Prior to passage of the Harrison Act in 1937, which criminalized marijuana, an over-the-counter preparation called Lydia Pinkum's Women's Tonic was sold in drug stores and was used by virtually every post-adolescent woman in America because it was the most effective relief for menstrual discomfort available with or without a prescription. It was made from cannabis (marijuana) extract, licorice oil and honey.
Luckily for us, we have advanced our pharmaceuticals and medicine since 1937, which provide superior pain relief, many of which do not have sedating effects.
The effect of marijuana on the human organism is best described as a euphoric tranquilizer. In fact there is no more effective tranquilizer available anywhere and it is not addictive nor can one overdose on it. The same cannot be said for Valium or any of its knock-off prescription tranquilizers -- which collectively represents one of the most commonly used and profitable products peddled by the pharmaceutical industry.
If you need evidence of the effectiveness just obtain some good marijuana brownies or tea and when you need a tranquilizer, or when your wife or girl-friend is suffering from the monthly blues, you'll have all the proof you need within a few minutes.
The fact still remains that sedation is not medically indicated in either of those examples. This returns us to the fact that marijuana really is rarely indicated EVER, and yet people like you with absolutely no medical knowledge continue to come up with these unfounded reasons to use it.
The reason pot brownies (or any number of other edible forms of ingestion) and vaporizers are not popular is the suppressive effect of prohibition. If marijuana were legally available there would emerge a competitive abundance of delightful pot-laced foods (and teas) which soon would establish preference over smoking as the presently expedient form of ingestion. (And vaporizers would be sold on QVC and HSN.)

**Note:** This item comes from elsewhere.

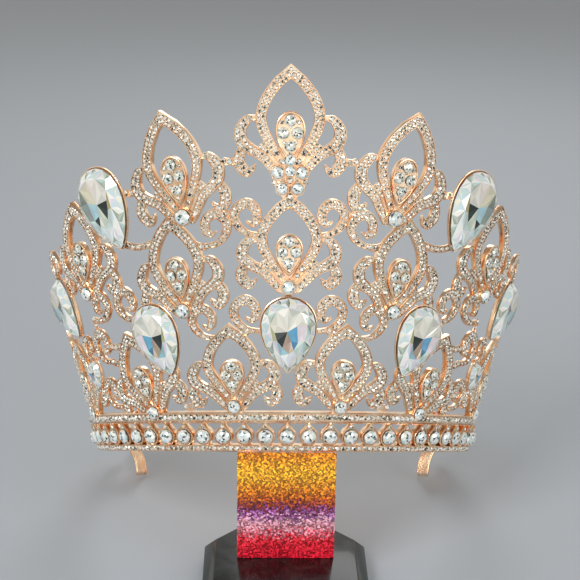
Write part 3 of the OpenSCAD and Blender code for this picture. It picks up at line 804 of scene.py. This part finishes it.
# How much of the girdle's and of the table's place the corners between them take
FROM_GIRDLE, FROM_TABLE = 0.55, 0.45
TABLE = [  # corners as shares of the half width and half length, clockwise
    (0, 0.78), (0.44, 0.68), (0.68, 0.32), (0.57, -0.1), (0.3, -0.5), (0, -0.82),
    (-0.3, -0.5), (-0.57, -0.1), (-0.68, 0.32), (-0.44, 0.68),
]
PAVILION = [  # corners of the back's facets, seen through the table, and how proud they lie
    (-0.04, 0.14, 0), (0.31, 0.3, 0.25), (0.35, -0.15, -0.1), (0.19, -0.36, 0.2),
    (0.09, -0.11, -0.15), (0.03, -0.45, 0.1), (-0.22, -0.29, -0.1), (-0.42, -0.1, 0.2),
    (-0.51, 0.11, -0.1),
]
# The back's facets as corners, 0 to 9 of the table and 10 to 18 of the pavilion, with the
# colour of painted reflection and shade that each shows in a stone seen square on and in one seen
# aslant
SEEN_FACETS = [
    ((10, 11, 12, 14), "#6fb2d6", "#b4d9e3"), ((14, 12, 13), "#3b7fa5", "#37423f"),
    ((10, 14, 15, 16), "#b5a28e", "#dbe6d4"), ((18, 10, 16, 17), "#2b3835", "#2f3936"),
    ((17, 16, 15, 6), "#9cc6d4", "#d2e6e2"), ((14, 13, 15), "#d8c6ae", "#e7eae2"),
    ((15, 13, 4, 5), "#e2e5f0", "#dfeef0"), ((15, 5, 6), "#f5faf8", "#f3f8f5"),
    ((8, 18, 17, 7), "#b7ba8e", "#b9b182"), ((7, 17, 6), "#e2d6e2", "#d5e2d8"),
    ((11, 2, 3, 12), "#f1e4ea", "#98a39b"), ((12, 3, 4, 13), "#cfe5dc", "#c3dcd6"),
    ((10, 18, 8, 9), "#efecdf", "#f3f0e6"), ((10, 9, 0), "#f7f5eb", "#f6efe6"),
    ((10, 0, 1), "#dddfd4", "#ece6d0"), ((10, 1, 11), "#f5f2e6", "#dcd8c0"),
    ((11, 1, 2), "#e6e5d8", "#8d958a"),
]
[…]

all complete unsupported speculation
And you have a poor understanding of the issue if you can't see the impact legal marijuana will have on the Economy, beginning with the fact that the majority of inmates in American prisons are there for marijuana offenses. Consider not only the cost of this wrongful and unnecessary confinement but the cost of police and court processing to get these people, who represent absolutely no threat to society, into prison.
I'm not saying it won't shunt some money to the government. I'm saying it's foolish to believe that legalizing ONE substance is somehow going to act as a cure-all for an economy in crisis, just as it's foolish to believe legalized marijuana will be a cure-all for medical conditions. It's not.
Consider that an estimated forty million Americans each use approximately one ounce of marijuana per month. If only half that number each purchased an ounce of legal marijuana every month with an average federal tax attachment of $25, that's twenty million times $25 every month.
Do the math
You mean to tell me that there are almost as many marijuana smokers in this country as tobacco smokers? Alright, let's ignore that point to do the math, as you suggest: $500,000,000 per month, or $6B per year. Let's say all instead of half of your completely fabricated numbers purchased marijuana, making it $12B/year. Your "economy saver" just increased the GDP by 0.08%. Even with completely fabricated numbers biased towards your point, it neither addresses the underlying issues with the economy, NOR actually puts significant money into it. Yes, it may be a big number compared to your yearly salary, but it's insignificant to the American economy.
So let's just drop the pretense already. You just want to legalize pot for your own personal gratification. It has nothing to do with medicine or the economy, so please drop the ridiculous excuses, conjecture, and unsupported anecdotal garbage.